> **The exercise**:
Reproduce the material that follows, please, but only from its first line to the line containing "me.set_sharp_from_angle(angle=math.radians(deg))", inclusive.

* start *

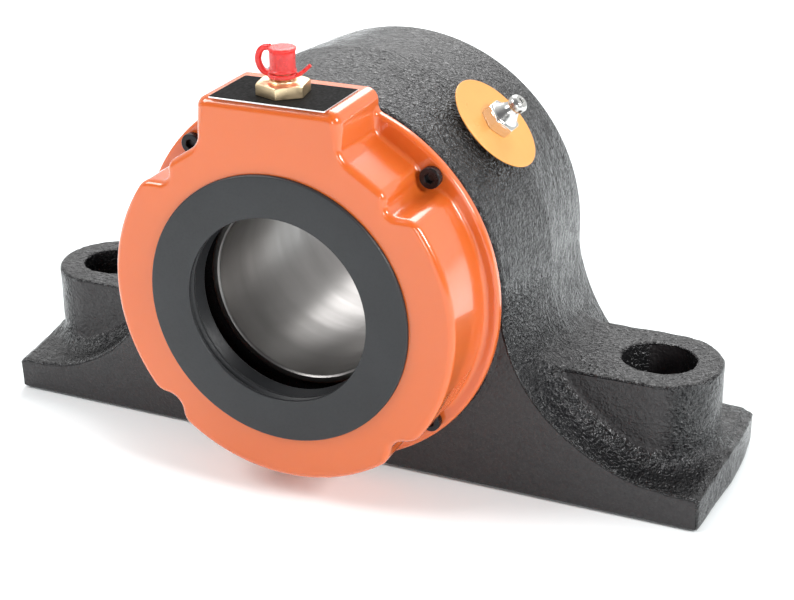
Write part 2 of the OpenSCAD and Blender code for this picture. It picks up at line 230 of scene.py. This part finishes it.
def lathe(name, profile, segs=192, body=ROOT, place=None, closed=True, smooth_deg=40, axis="Y"):
    """turns a profile of (radius, along, corner radius) about the axis"""
    prof = soften(profile, closed)
    n = len(prof)
    P, Q = [], []
    for i in range(segs):
        t = 2 * math.pi * i / segs
        for r, a in prof:
            if axis == "Y":
                P.append((r * math.sin(t), a, r * math.cos(t)))
            else:
                P.append((r * math.cos(t), r * math.sin(t), a))
    for i in range(segs):
        j = (i + 1) % segs
        for k in range(n if closed else n - 1):
            l = (k + 1) % n
            Q.append((i * n + k, i * n + l, j * n + l, j * n + k))
    bm = bmesh.new()
    vs = [bm.verts.new(Vector(p) * MM) for p in P]
    bm.verts.index_update()
    for q in Q:
        vv = [vs[i] for i in q]
        try:
            bm.faces.new(vv)
        except ValueError:
            pass
    bmesh.ops.remove_doubles(bm, verts=bm.verts, dist=2e-6)
    if not closed:
        bmesh.ops.holes_fill(bm, edges=bm.edges, sides=segs + 2)
    bmesh.ops.recalc_face_normals(bm, faces=bm.faces)
    for f in bm.faces:
        f.smooth = True
    me = bpy.data.meshes.new(name)
    bm.to_mesh(me); bm.free()
    o = bpy.data.objects.new(name, me)
    scene.collection.objects.link(o)
    if place is not None:
        me.transform(place)
    sharpen(me, smooth_deg)
    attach(o, body)
    return o

def sharpen(me, deg):
    me.set_sharp_from_angle(angle=math.radians(deg))

# ---------------------------------------------------------------- materials
def new_mat(name):
    m = bpy.data.materials.new(name)
    m.use_nodes = True
    nt = m.node_tree
    b = nt.nodes["Principled BSDF"]
    return m, nt, b
def node(nt, kind, **kw):
    n = nt.nodes.new(kind)
    for k, v in kw.items():
        if k == "inputs":
            for a, c in v.items():
                n.inputs[a].default_value = c
        else:
            setattr(n, k, v)
    return n
def coords(nt):
    return nt.nodes.new("ShaderNodeTexCoord").outputs["Object"]
def noise(nt, vec, scale, detail=3.0, rough=0.5, dist=0.0):
    n = node(nt, "ShaderNodeTexNoise", inputs={"Scale": scale, "Detail": detail, "Roughness": rough, "Distortion": dist})
    nt.links.new(vec, n.inputs["Vector"])
    return n.outputs["Fac"]
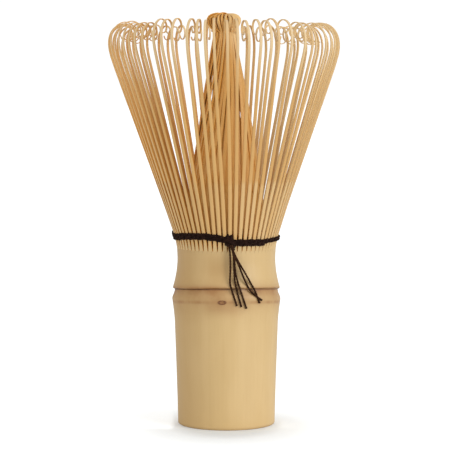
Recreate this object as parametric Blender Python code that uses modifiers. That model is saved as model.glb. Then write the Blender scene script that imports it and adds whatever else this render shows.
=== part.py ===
"""Matcha whisk: one bamboo culm split and carved into two rings of tines, laced with dark thread.

Metres, +Z up. The origin is the middle of the base that the whisk stands on, and the
front, where the thread is knotted, faces -Y. An angle round the whisk is counted from
the front towards +X, and a side is a distance to the right of the front's middle line.
"""

from math import asin, atan2, cos, exp, hypot, pi, radians, sin, tau

import bmesh
import bpy
from mathutils import Vector

# Handle, the culm below the splits; a rise is counted from the feature before it
BASE_RADIUS = 0.01308
BASE_ROUNDING = 0.0004
SWELL_RADIUS = 0.01395
SWELL_HEIGHT = 0.0279
SWELL_STEEPNESS = 1.15
NODE_RISE = 0.0060
NODE_RADIUS = 0.01462
NODE_STEEPNESS = 1.25
SCAR_RISE = 0.0024
SCAR_RADIUS = 0.01393
BROW_RISE = 0.0007
BROW_RADIUS = 0.01444
BROW_STEEPNESS = 1.93
WAIST_RISE = 0.0079
WAIST_RADIUS = 0.01319
RIM_RISE = 0.0018
RIM_RADIUS = 0.0133
BORE_RADIUS = 0.0095
BORE_ROUNDING = 0.0006
CAVITY_RADIUS = 0.0101
DIAPHRAGM_RISE = 0.0003
DIAPHRAGM_THICKNESS = 0.0022
HANDLE_STEPS = 48
CORNER_STEPS = 2
SWELL_RINGS = 3
NODE_RINGS = 4
SCAR_RINGS = 3
BROW_RINGS = 6

# The node and the scar above it slant, highest in front and lowest at the back
NODE_SLANT = 0.0013
SLANT_RISE = 0.0021
SLANT_REACH = 0.0092

# Splints, the culm's wall above the handle: an outer and an inner ring
SPLINTS = 16
TINES_PER_SPLINT = 4
SPLINT_GAP = 0.0003
SLIT_WIDTH = 0.00032
UNSPLIT_HEIGHT = 0.0006
OUTER_WALL = 0.0011
INNER_WALL = 0.0016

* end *

> **Exercise output**:
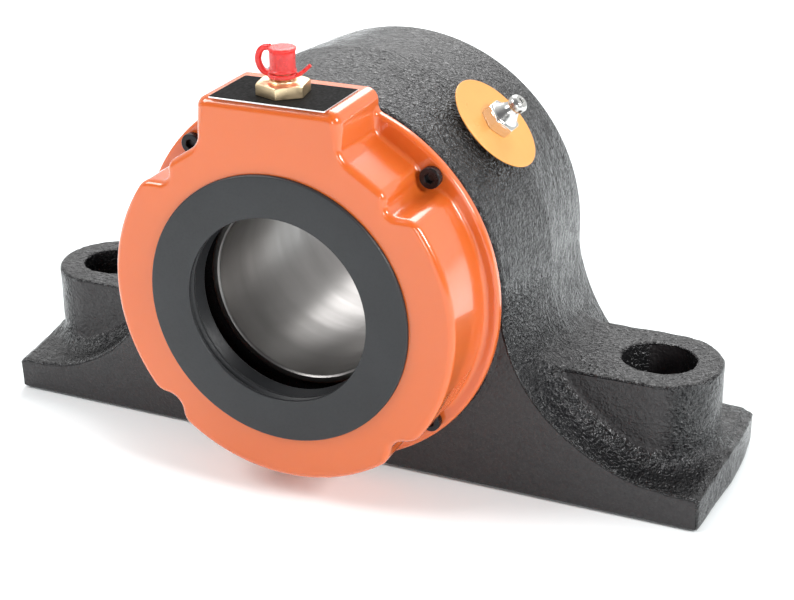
Write part 2 of the OpenSCAD and Blender code for this picture. It picks up at line 230 of scene.py. This part finishes it.
def lathe(name, profile, segs=192, body=ROOT, place=None, closed=True, smooth_deg=40, axis="Y"):
    """turns a profile of (radius, along, corner radius) about the axis"""
    prof = soften(profile, closed)
    n = len(prof)
    P, Q = [], []
    for i in range(segs):
        t = 2 * math.pi * i / segs
        for r, a in prof:
            if axis == "Y":
                P.append((r * math.sin(t), a, r * math.cos(t)))
            else:
                P.append((r * math.cos(t), r * math.sin(t), a))
    for i in range(segs):
        j = (i + 1) % segs
        for k in range(n if closed else n - 1):
            l = (k + 1) % n
            Q.append((i * n + k, i * n + l, j * n + l, j * n + k))
    bm = bmesh.new()
    vs = [bm.verts.new(Vector(p) * MM) for p in P]
    bm.verts.index_update()
    for q in Q:
        vv = [vs[i] for i in q]
        try:
            bm.faces.new(vv)
        except ValueError:
            pass
    bmesh.ops.remove_doubles(bm, verts=bm.verts, dist=2e-6)
    if not closed:
        bmesh.ops.holes_fill(bm, edges=bm.edges, sides=segs + 2)
    bmesh.ops.recalc_face_normals(bm, faces=bm.faces)
    for f in bm.faces:
        f.smooth = True
    me = bpy.data.meshes.new(name)
    bm.to_mesh(me); bm.free()
    o = bpy.data.objects.new(name, me)
    scene.collection.objects.link(o)
    if place is not None:
        me.transform(place)
    sharpen(me, smooth_deg)
    attach(o, body)
    return o

def sharpen(me, deg):
    me.set_sharp_from_angle(angle=math.radians(deg))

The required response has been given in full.